• TASK DIRECTIONS
Nothing may be dropped or altered: reproduce all the data.

--- BEGIN ---

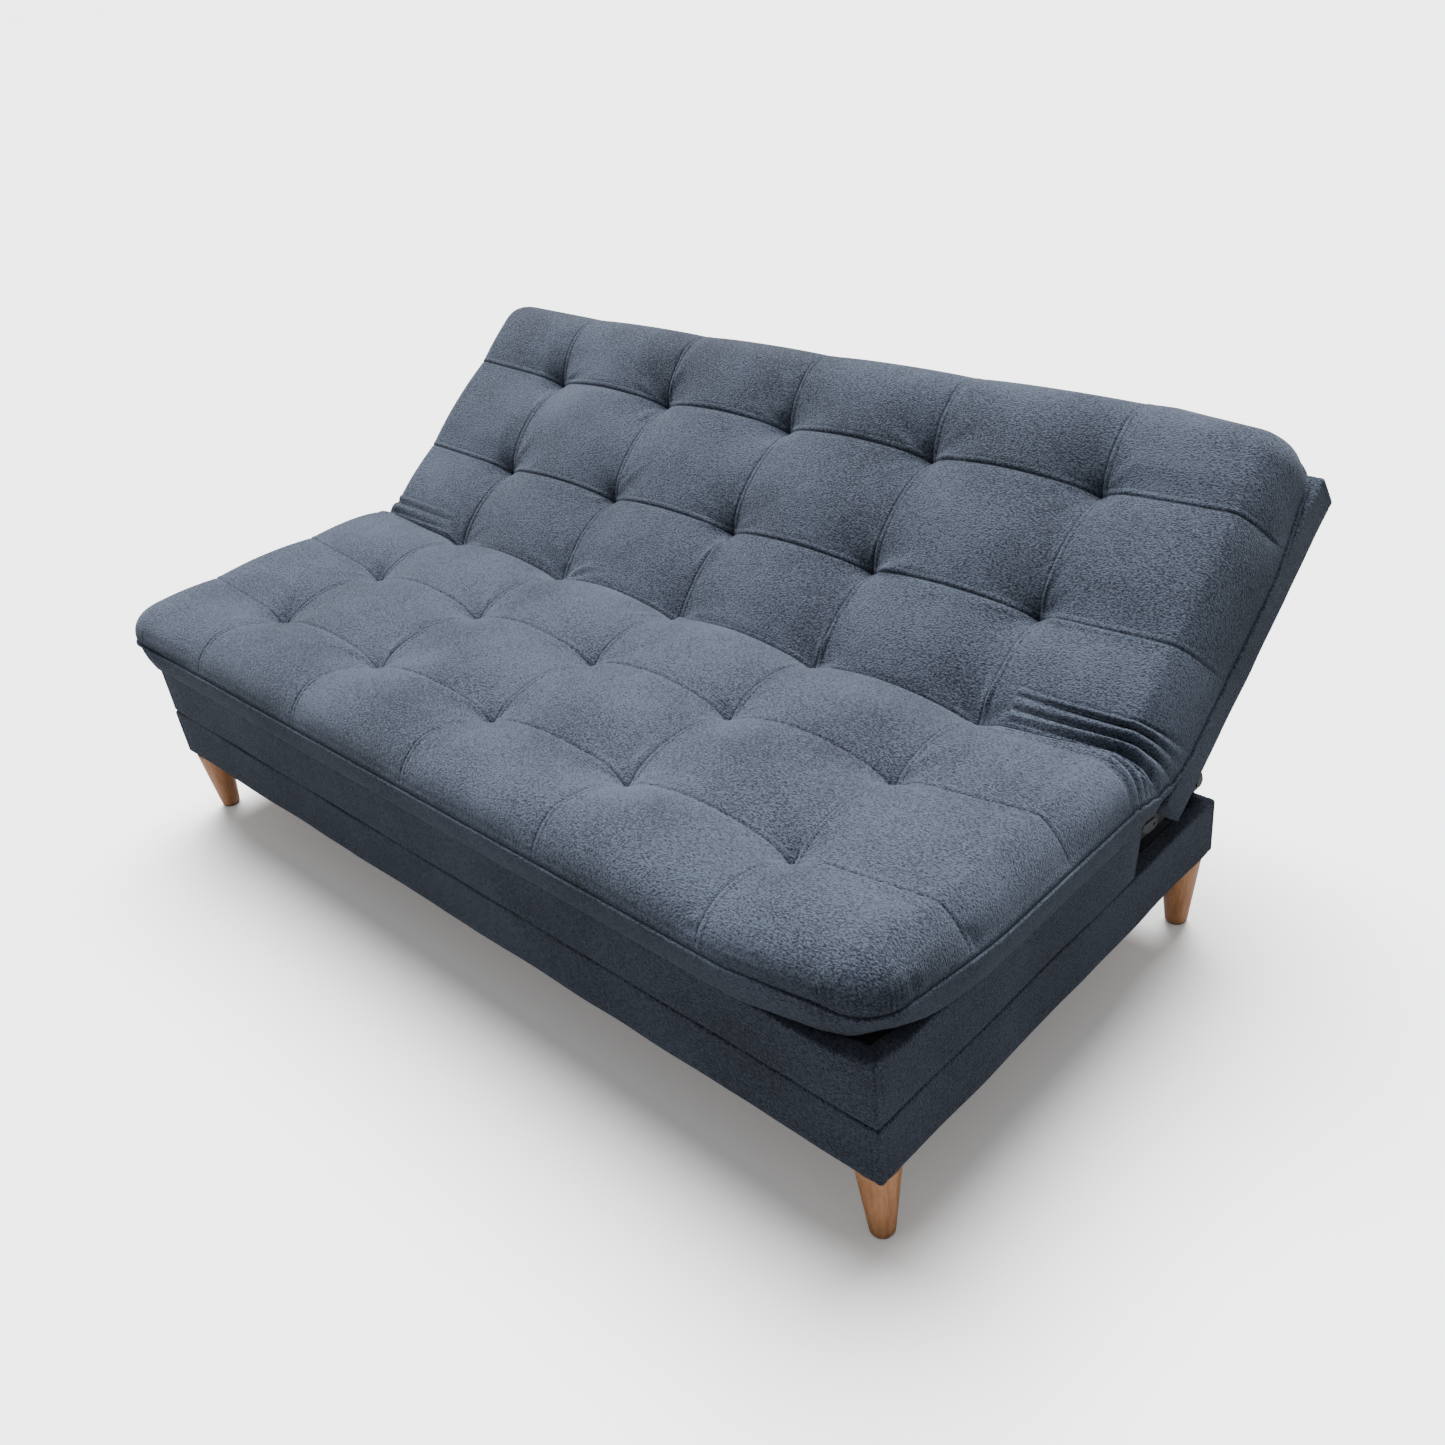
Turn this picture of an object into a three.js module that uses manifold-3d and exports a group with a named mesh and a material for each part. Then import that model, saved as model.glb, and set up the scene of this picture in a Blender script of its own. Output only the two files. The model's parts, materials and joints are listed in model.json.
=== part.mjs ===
// A click-clack futon sofa bed: a fabric-covered storage base on four turned beech legs, a seat box that
// lifts at the front on two rear steel brackets, and a back that reclines flat on two steel ratchet joints.
// Millimetres. X is the width, Y runs from the front to the back, Z is up, and the floor is at Z = 0.
import * as THREE from "three";
import { mergeVertices } from "three/addons/utils/BufferGeometryUtils.js";
import Module from "manifold-3d";

const wasm = await Module();
wasm.setup();

// Driving dimensions.
const GAP = 0.3; // between pieces that touch
const LEG_HEIGHT = 128;
const LEG_TOP_RADIUS = 30;
const LEG_FOOT_RADIUS = 16.5;
const GLIDE_HEIGHT = 2.5;
const LEG_INSET = 32; // from the base's outer faces to a leg's axis

const HALF_WIDTH = 840; // base and seat box
const BASE_FRONT = -501;
const BASE_REAR = 293;
const BASE_HEIGHT = 91;
const BOARD = 25; // thickness of the upholstered boards

const SEAT_BOX_HEIGHT = 90;
const SEAT_BOX_REAR = 59;
const TIER_GAP = 1; // shadow line between the base and the seat box
const SLAT_WIDTH = 62;
const SLAT_THICKNESS = 16;
const SEAT_SLAT_X = [-660, -330, 0, 330, 660];
const BACK_SLAT_X = [-600, -200, 200, 600];

const RECLINE_Y = 110; // axis between the seat and the back
const RECLINE_Z = 293;
const BACK_ANGLE = THREE.MathUtils.degToRad(38); // the back's slope in the lounge position
const FOLD_ANGLE = THREE.MathUtils.degToRad(38); // each pad's end face leans this far out of the fold
const BACK_RAIL_START = 40; // along the back, from the recline axis
const BACK_RAIL_END = 520;
const BACK_RAIL_WIDTH = 38;
const BACK_RAIL_BOTTOM = -15; // across the back, from the recline axis
const BACK_RAIL_TOP = 45;
const BACK_HALF_WIDTH = 864;

const PAD_HALF_WIDTH = 880;
const SEAT_BAND = 62; // height of the flat band below the welt
const BACK_BAND = 20;
const PAD_CORNER = 95; // radius of a pad's corners, seen from above
const SEAT_PAD_FRONT = -536.5;
const PAD_BAND_INSET = 14; // the band's lower edge stands this far inside the welt
const CROWN_Z = 436; // top of the seat pad
const BACK_PAD_END = 575;

const LIFT_Y = 284; // axis between the base and the seat box
const LIFT_Z = 246;
const PLATE = 6; // thickness of the steel arms
const PLATE_GAP = 1; // between arms that turn past each other
const PIN_RADIUS = 5;
const PIN_HEAD_RADIUS = 9;
const DISC_RADIUS = 24; // ratchet disc round the recline axis
const NOTCH_DEPTH = 4;

// Places worked out from the dimensions above.
const BASE_BOTTOM = LEG_HEIGHT;
const BASE_TOP = BASE_BOTTOM + BASE_HEIGHT;
const INNER_X = HALF_WIDTH - BOARD;
const SEAT_BOTTOM = BASE_TOP + TIER_GAP;
const SEAT_TOP = SEAT_BOTTOM + SEAT_BOX_HEIGHT;
const SEAT_PAD_BOTTOM = SEAT_TOP + TIER_GAP;
const BACK_CROWN = CROWN_Z - RECLINE_Z; // the pads' tops line up when the bed is flat
const SEAT_ARM_OUTER_X = INNER_X - GAP;
const SEAT_ARM_INNER_X = SEAT_ARM_OUTER_X - PLATE;
const BACK_ARM_INNER_X = SEAT_ARM_OUTER_X + PLATE_GAP;
const BACK_ARM_OUTER_X = BACK_ARM_INNER_X + PLATE;
const BRACKET_OUTER_X = SEAT_ARM_INNER_X - PLATE_GAP;
const BRACKET_INNER_X = BRACKET_OUTER_X - PLATE;

// Materials.
const finish = (color, roughness, metalness = 0) => ({ color, roughness, metalness });
const FABRIC = finish(0x4d5566, 0.95);
const DARK_CLOTH = finish(0x22252c, 0.98);
const BEECH = finish(0xc98a5e, 0.5);
const PINE = finish(0xd2b48c, 0.7);
const HARDBOARD = finish(0x7a5a3c, 0.8);
const STEEL = finish(0x30333a, 0.45, 0.8);
const ZINC = finish(0xb9bcc0, 0.35, 1);
const PLASTIC = finish(0x1c1c1e, 0.6);

const base = new THREE.Group();
const seat = new THREE.Group();
const back = new THREE.Group(); // its own Y runs up along the back and its own Z points out of the cushion
back.position.set(0, RECLINE_Y, RECLINE_Z);
back.rotation.x = BACK_ANGLE;

// Adds a named piece to a group, with a material of its own.
function add(group, name, geometry, look) {
  const mesh = new THREE.Mesh(geometry, new THREE.MeshStandardMaterial(look));
  mesh.name = name;
  group.add(mesh);
  return mesh;
}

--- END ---

• CORRECT RESULT
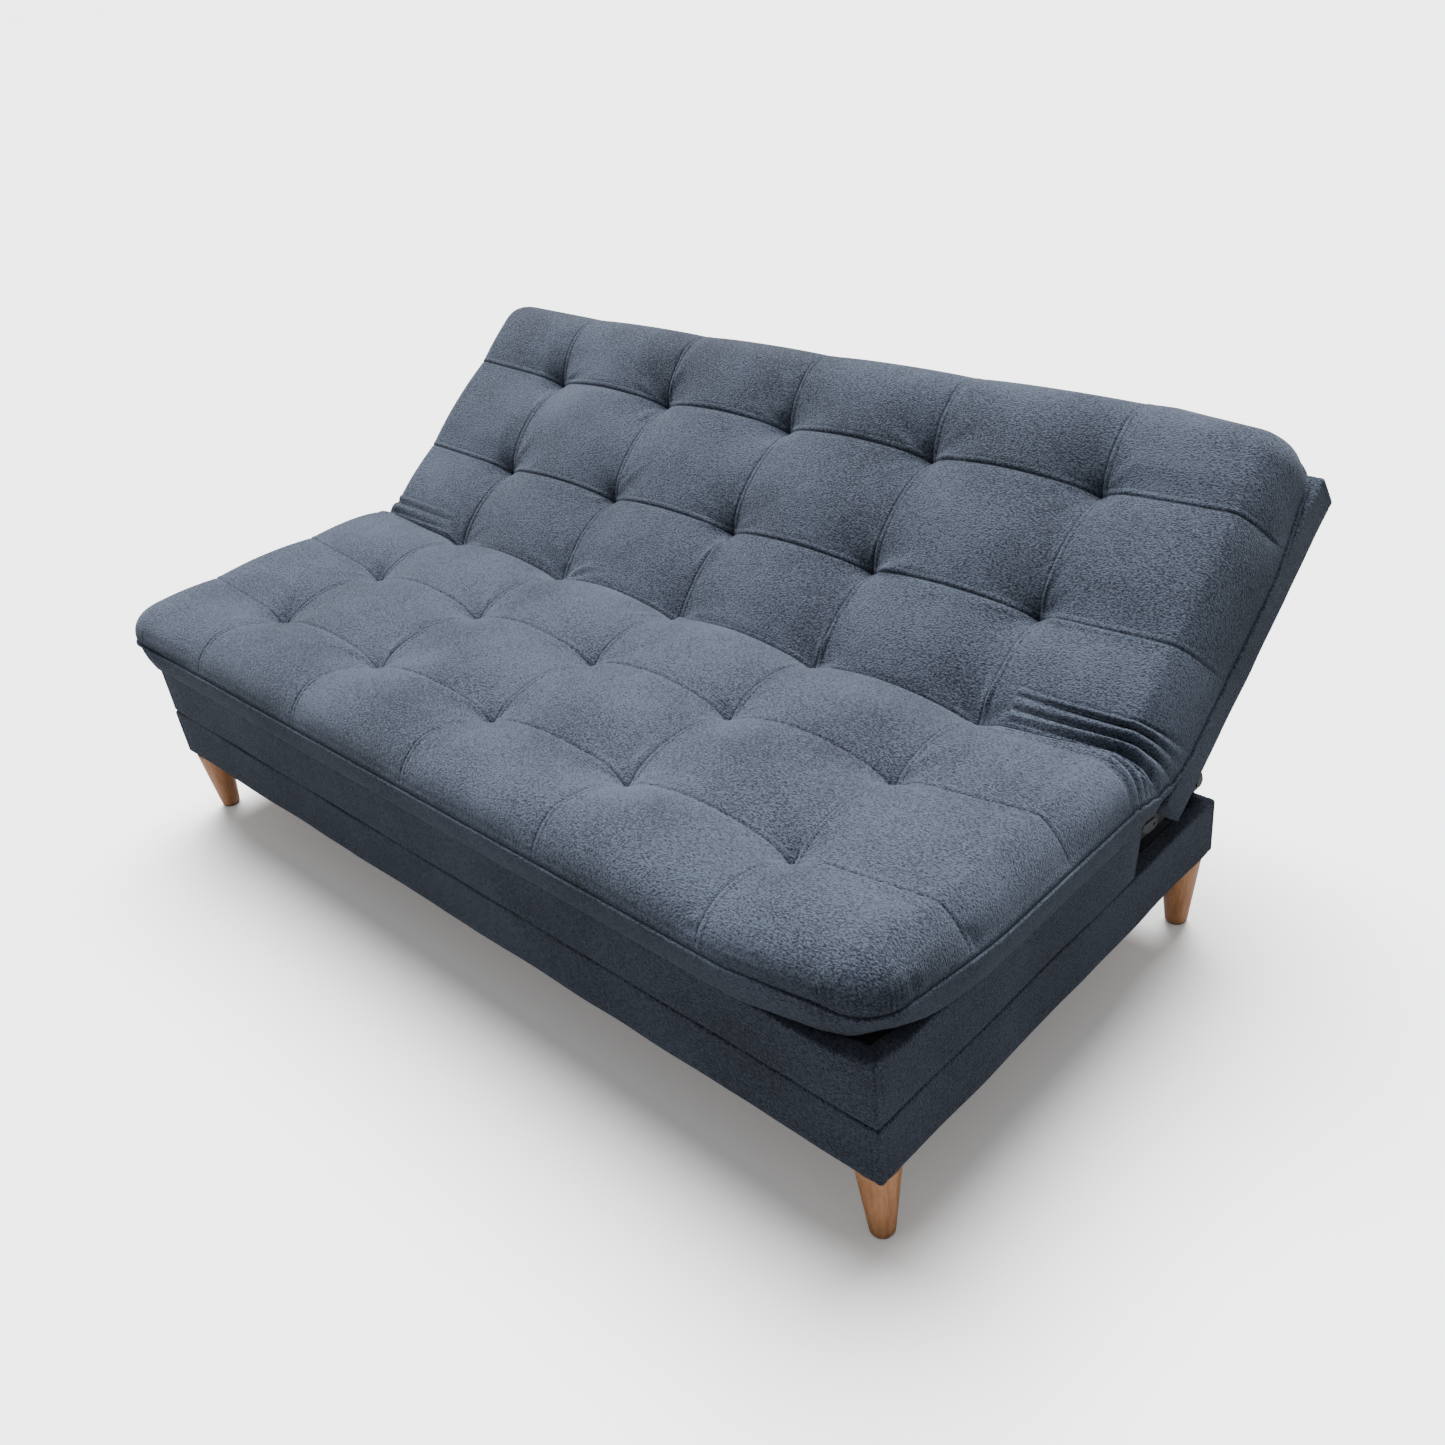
Turn this picture of an object into a three.js module that uses manifold-3d and exports a group with a named mesh and a material for each part. Then import that model, saved as model.glb, and set up the scene of this picture in a Blender script of its own. Output only the two files. The model's parts, materials and joints are listed in model.json.
=== part.mjs ===
// A click-clack futon sofa bed: a fabric-covered storage base on four turned beech legs, a seat box that
// lifts at the front on two rear steel brackets, and a back that reclines flat on two steel ratchet joints.
// Millimetres. X is the width, Y runs from the front to the back, Z is up, and the floor is at Z = 0.
import * as THREE from "three";
import { mergeVertices } from "three/addons/utils/BufferGeometryUtils.js";
import Module from "manifold-3d";

const wasm = await Module();
wasm.setup();

// Driving dimensions.
const GAP = 0.3; // between pieces that touch
const LEG_HEIGHT = 128;
const LEG_TOP_RADIUS = 30;
const LEG_FOOT_RADIUS = 16.5;
const GLIDE_HEIGHT = 2.5;
const LEG_INSET = 32; // from the base's outer faces to a leg's axis

const HALF_WIDTH = 840; // base and seat box
const BASE_FRONT = -501;
const BASE_REAR = 293;
const BASE_HEIGHT = 91;
const BOARD = 25; // thickness of the upholstered boards

const SEAT_BOX_HEIGHT = 90;
const SEAT_BOX_REAR = 59;
const TIER_GAP = 1; // shadow line between the base and the seat box
const SLAT_WIDTH = 62;
const SLAT_THICKNESS = 16;
const SEAT_SLAT_X = [-660, -330, 0, 330, 660];
const BACK_SLAT_X = [-600, -200, 200, 600];

const RECLINE_Y = 110; // axis between the seat and the back
const RECLINE_Z = 293;
const BACK_ANGLE = THREE.MathUtils.degToRad(38); // the back's slope in the lounge position
const FOLD_ANGLE = THREE.MathUtils.degToRad(38); // each pad's end face leans this far out of the fold
const BACK_RAIL_START = 40; // along the back, from the recline axis
const BACK_RAIL_END = 520;
const BACK_RAIL_WIDTH = 38;
const BACK_RAIL_BOTTOM = -15; // across the back, from the recline axis
const BACK_RAIL_TOP = 45;
const BACK_HALF_WIDTH = 864;

const PAD_HALF_WIDTH = 880;
const SEAT_BAND = 62; // height of the flat band below the welt
const BACK_BAND = 20;
const PAD_CORNER = 95; // radius of a pad's corners, seen from above
const SEAT_PAD_FRONT = -536.5;
const PAD_BAND_INSET = 14; // the band's lower edge stands this far inside the welt
const CROWN_Z = 436; // top of the seat pad
const BACK_PAD_END = 575;

const LIFT_Y = 284; // axis between the base and the seat box
const LIFT_Z = 246;
const PLATE = 6; // thickness of the steel arms
const PLATE_GAP = 1; // between arms that turn past each other
const PIN_RADIUS = 5;
const PIN_HEAD_RADIUS = 9;
const DISC_RADIUS = 24; // ratchet disc round the recline axis
const NOTCH_DEPTH = 4;

// Places worked out from the dimensions above.
const BASE_BOTTOM = LEG_HEIGHT;
const BASE_TOP = BASE_BOTTOM + BASE_HEIGHT;
const INNER_X = HALF_WIDTH - BOARD;
const SEAT_BOTTOM = BASE_TOP + TIER_GAP;
const SEAT_TOP = SEAT_BOTTOM + SEAT_BOX_HEIGHT;
const SEAT_PAD_BOTTOM = SEAT_TOP + TIER_GAP;
const BACK_CROWN = CROWN_Z - RECLINE_Z; // the pads' tops line up when the bed is flat
const SEAT_ARM_OUTER_X = INNER_X - GAP;
const SEAT_ARM_INNER_X = SEAT_ARM_OUTER_X - PLATE;
const BACK_ARM_INNER_X = SEAT_ARM_OUTER_X + PLATE_GAP;
const BACK_ARM_OUTER_X = BACK_ARM_INNER_X + PLATE;
const BRACKET_OUTER_X = SEAT_ARM_INNER_X - PLATE_GAP;
const BRACKET_INNER_X = BRACKET_OUTER_X - PLATE;

// Materials.
const finish = (color, roughness, metalness = 0) => ({ color, roughness, metalness });
const FABRIC = finish(0x4d5566, 0.95);
const DARK_CLOTH = finish(0x22252c, 0.98);
const BEECH = finish(0xc98a5e, 0.5);
const PINE = finish(0xd2b48c, 0.7);
const HARDBOARD = finish(0x7a5a3c, 0.8);
const STEEL = finish(0x30333a, 0.45, 0.8);
const ZINC = finish(0xb9bcc0, 0.35, 1);
const PLASTIC = finish(0x1c1c1e, 0.6);

const base = new THREE.Group();
const seat = new THREE.Group();
const back = new THREE.Group(); // its own Y runs up along the back and its own Z points out of the cushion
back.position.set(0, RECLINE_Y, RECLINE_Z);
back.rotation.x = BACK_ANGLE;

// Adds a named piece to a group, with a material of its own.
function add(group, name, geometry, look) {
  const mesh = new THREE.Mesh(geometry, new THREE.MeshStandardMaterial(look));
  mesh.name = name;
  group.add(mesh);
  return mesh;
}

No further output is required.